The National Motor Freight Traffic Association, Inc.® (NMFTA)® is pleased to announce the successful completion of a major industry effort: the reopening and revision of SAE J2497 to formally address cybersecurity risks in a decades‑old but still widely used vehicle protocol. 

The NMFTA cybersecurity team found and disclosed vulnerabilities in this legacy vehicle communications. NMFTA engaged early, requested that the SAE Truck & Bus communication committee reopen the then-stabilized J2497 document and worked collaboratively through the SAE process to ensure the vulnerabilities were included and risks to fleets considered. 

Why This Matters 

SAE J2497 governs power‑line communications between tractors and trailers—technology that was originally designed for closed, physical environments. The NMFTA research showed that this databus is not closed. What was once assumed to be inaccessible is now wirelessly reachable, introducing realistic opportunities for unauthorized reads, writes, and malicious manipulation. 

Until now, cybersecurity considerations for J2497 were largely out of scope. These vulnerabilities posed challenges not only for safety. A new tractor-trailer interface is on the horizon and it is critical that the backwards compatibility in this new interface does not adopt the same vulneratbilites. 

Reopening the Standard: From Risk Identification to Action 

Rather than waiting for an incident to force reactive change, NMFTA initiated discussions with SAE stakeholders to reopen the J2497 mandate and explicitly bring cybersecurity into scope. This was not a small lift: revisiting a legacy standard requires alignment on technical realities, scope boundaries, and operational impacts across a diverse ecosystem of OEMs, suppliers, and fleets. 

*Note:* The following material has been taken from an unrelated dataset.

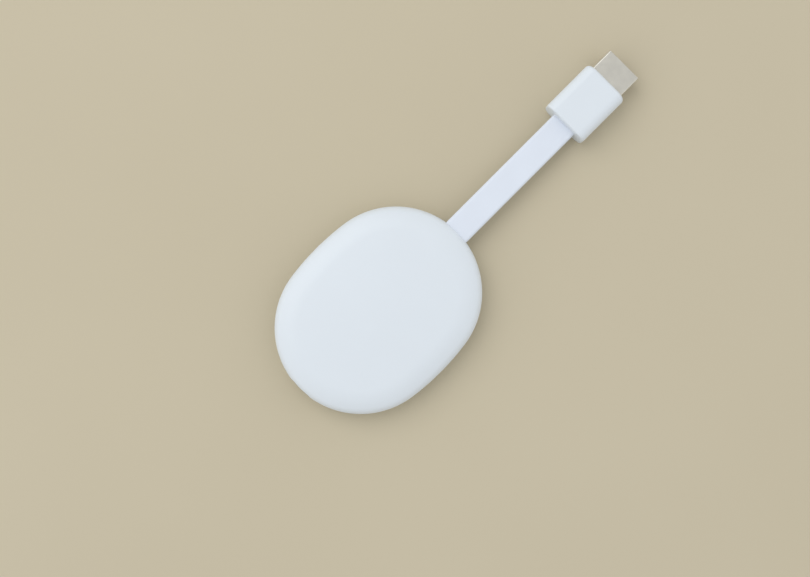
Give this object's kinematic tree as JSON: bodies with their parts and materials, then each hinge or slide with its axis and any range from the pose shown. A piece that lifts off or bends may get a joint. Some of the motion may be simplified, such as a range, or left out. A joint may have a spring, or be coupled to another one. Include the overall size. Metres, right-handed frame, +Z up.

Over multiple phases of review, discussion, and refinement, the effort achieved its core objectives: 

  • SAE J2497 was formally reopened to allow updates addressing modern cybersecurity concerns; 
  • Wireless attack surfaces were explicitly acknowledged as a design consideration; 
  • Appendix D.2 – Wireless Attack Mitigations was introduced to document practical defenses; and 
  • Clear guidance was added to reduce attack surface while preserving backward compatibility. 

Importantly, the revised language takes a practical, non‑prescriptive approach—describing risk and recommended guardrails without mandating specific implementations. This allows manufacturers to innovate while still demonstrating due diligence against known vulnerabilities that have been cited in CVEs, CISA advisories, and safety recalls. 

A Process That Valued Getting It Right

From initial technical discussions in 2024, through task force work and mandate review in early 2025, to document refinement and a successful ballot concluding in March 2026, this effort was marked by patience and follow‑through. 

The work unfolded across four SAE T&B Committee meetings, extensive written collaboration, and multiple document iterations. Taking the time to align stakeholders and resolve questions up front helped ensure that the final outcome is not only defensible, but usable. 

Thank You to the SAE T&B Committee 

NMFTA extends sincere thanks to the SAE Truck & Bus Committee for their collaboration and professionalism throughout this process. The committee’s engagement over the past four meetings, willingness to dig into difficult topics, and commitment to consensus standards were essential to bringing this revision across the finish line. 

This update is a strong example of how industry can proactively modernize legacy technology—without disruption, and without waiting for crisis to dictate change. 

Looking Ahead

The NMFTA looks forward to continuing its close collaboration with SAE. We are especially pleased to announce that NMFTA will host the SAE T&B Committee meeting in August, providing an opportunity to build on this momentum and continue advancing cybersecurity leadership across commercial vehicle standards. 

This success reinforces a simple truth: when the industry leads together—and takes the time to do it right—everyone benefits.